Benefits of a single MVT vs. multiple sequential A/B tests to test the same factors:
- Test many factors in a short period of time, accelerating improvement.
- You can estimate the interaction between two factors. Two factors have an interaction effect if their combined effects are different from the sum of two individual effects.
- Some combination of factors may give a poor user experience.
- Analysis and interpretation are more difficult.
- It can take longer to begin the test.
The limitations are not serious in most cases to deter one from conducting MVT. It is preferable to have your first experiment as an A/B test due to the complexity of testing more than one factor in the same test.
3 Approaches to Conducting MVT
- Traditional MVT — fractional factorial/Plackett and Burman (Taguchi)
A full factorial has all combinations of the factors which would be 2⁵=32 user groups. A fractional factorial is a fraction of the full factorial.
The fractional design in table 1 (-1: control, 1: treatment) can estimate the 5 main effects but not the interactions well. But for many, the primary reason for running MVT is to estimate interactions among factors being tested. This approach is not recommended for this purpose compared to the two other approaches below.
2. MVT but running concurrent tests
We can set up each factor to run as a one-factor experiment and run all these tests concurrently and get a full factorial in the end. We can start and stop all these one-factor tests at the same time on the same set of users with users being independently randomly assigned to each experiment, and you will get a full factorial.
The benefit of this approach:
- You can estimate any interactions you want with a full factorial (ANOVA test)
- You can turn off any factors at any time if any factors is disastrous without affecting the other factors.
Examples from optimizely on this which is essentially a full factorial test.
If you compare each individual cell to the control cell, the power of the experiment will decrease with the number of treatment combinations. But if the analysis is calculating mean effects and interaction using all the data for each effect, little or no power is lost.
A loss of power could occur if one combination of factors increases the variance of the response. Using a pooled estimate for experimental error will minimize any loss of power.
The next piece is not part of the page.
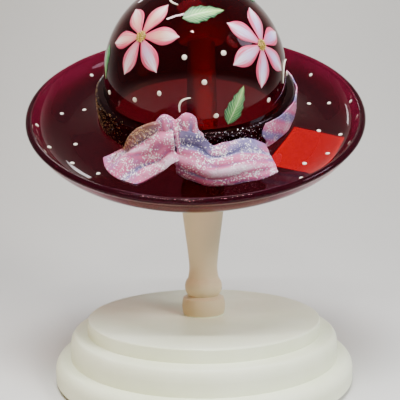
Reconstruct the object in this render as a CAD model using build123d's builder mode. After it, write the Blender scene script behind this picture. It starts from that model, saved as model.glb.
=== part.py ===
"""Painted ruby glass hat, tilted forward on its turned wooden display stand.

Millimetres, +Z up. The origin is the centre of the felt under the round base, on the table.
The camera side of the hat is -Y. The crown is a sphere about crown_centre, and everything on
the hat is placed from hat_plane, whose Z is the hat's own axis.
"""

import os
from math import asin, cos, degrees, radians, sin, sqrt

from build123d import *

# Base of the stand
felt_sheet = 1.5
lower_radius = 101.6
lower_thickness = 14.3
middle_radius = 91.7
middle_thickness = 15.2
top_radius = 80.5
top_thickness = 8.5
felt_margin = 6.0
lower_round = (5.0, 6.4)
middle_round = (3.2, 7.2)
top_edge_round = 1.0
lower_foot_round = 1.4

# Spindle: radii and heights above the base's top
foot_radius = 15.1
foot_height = 11.6
groove_radius = 10.6
groove_height = 13.2
bead_radius = 13.1
bead_height = 19.7
bead_end = 25.6
waist_radius = 9.95
waist_height = 31.0
shank_radius = 11.0
shank_height = 48.3
swell_radius = 16.6
swell_height = 82.0
collar_radius = 11.6
collar_height = 95.0
neck_radius = 9.4
tenon_radius = 9.0
tenon_clearance = 0.05

# Fixings under the base
post_screw_radius = 4.0
post_screw_depth = 34.0
post_screw_head_radius = 9.0
post_screw_head = 4.0
board_screw_radius = 2.0
board_screw_head_radius = 4.0
board_screw_head = 3.0
board_screw_length = 30.0
board_screw_circle = 58.0
board_screw_count = 4
hole_clearance = 0.2

# Head of the post and what turns on it
knob_radius = 20.0
knob_drop = 13.0
dowel_radius = 4.0
dowel_in_spindle = 18.0
dowel_in_knob = 16.0
running_clearance = 0.06
turning_gap = 0.3
felt_thickness = 2.5
felt_half_angle = 58.0

# Glass hat
hat_tilt = 35.4
hat_shift = -4.5
crown_height = 166.8
crown_radius = 62.6
glass = 4.0
wall_flare = 4.6
wall_drop = 32.6
dip_reach = 25.8
dip_drop = 3.2
turn_reach = 17.8
turn_rise = 6.2
end_reach = 3.4
end_rise = 9.6
fold_round = 4.0
dip_round = 36.0
turn_round = 11.0
lip_radius = 2.5
core_depth = -60.0

# Moulded band round the foot of the crown
band_thickness = 7.0
band_top = -6.0
band_bottom = -26.5
band_round = 2.0
panel_start = 38.0
panel_end = 128.0
panel_thickness = 0.9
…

Two things that will reduce your power:
- increasing the number of levels (variants) for a factor
- unbalanced population between treatments and control.
3. Overlapping experiments
If you want to maximize the speed with which ideas are tested (significant benefits to running more tests more frequently as they are ready to be deployed) and you are not interested in or concerned with interaction effects*, you can simply test a factor as a one-factor experiment when the factor is ready to be tested with each test being independently randomized.
Large interactions between factors are rarer than most people believe, unless they are already known. In this case, you can test those factors at the same time and can estimate interactions.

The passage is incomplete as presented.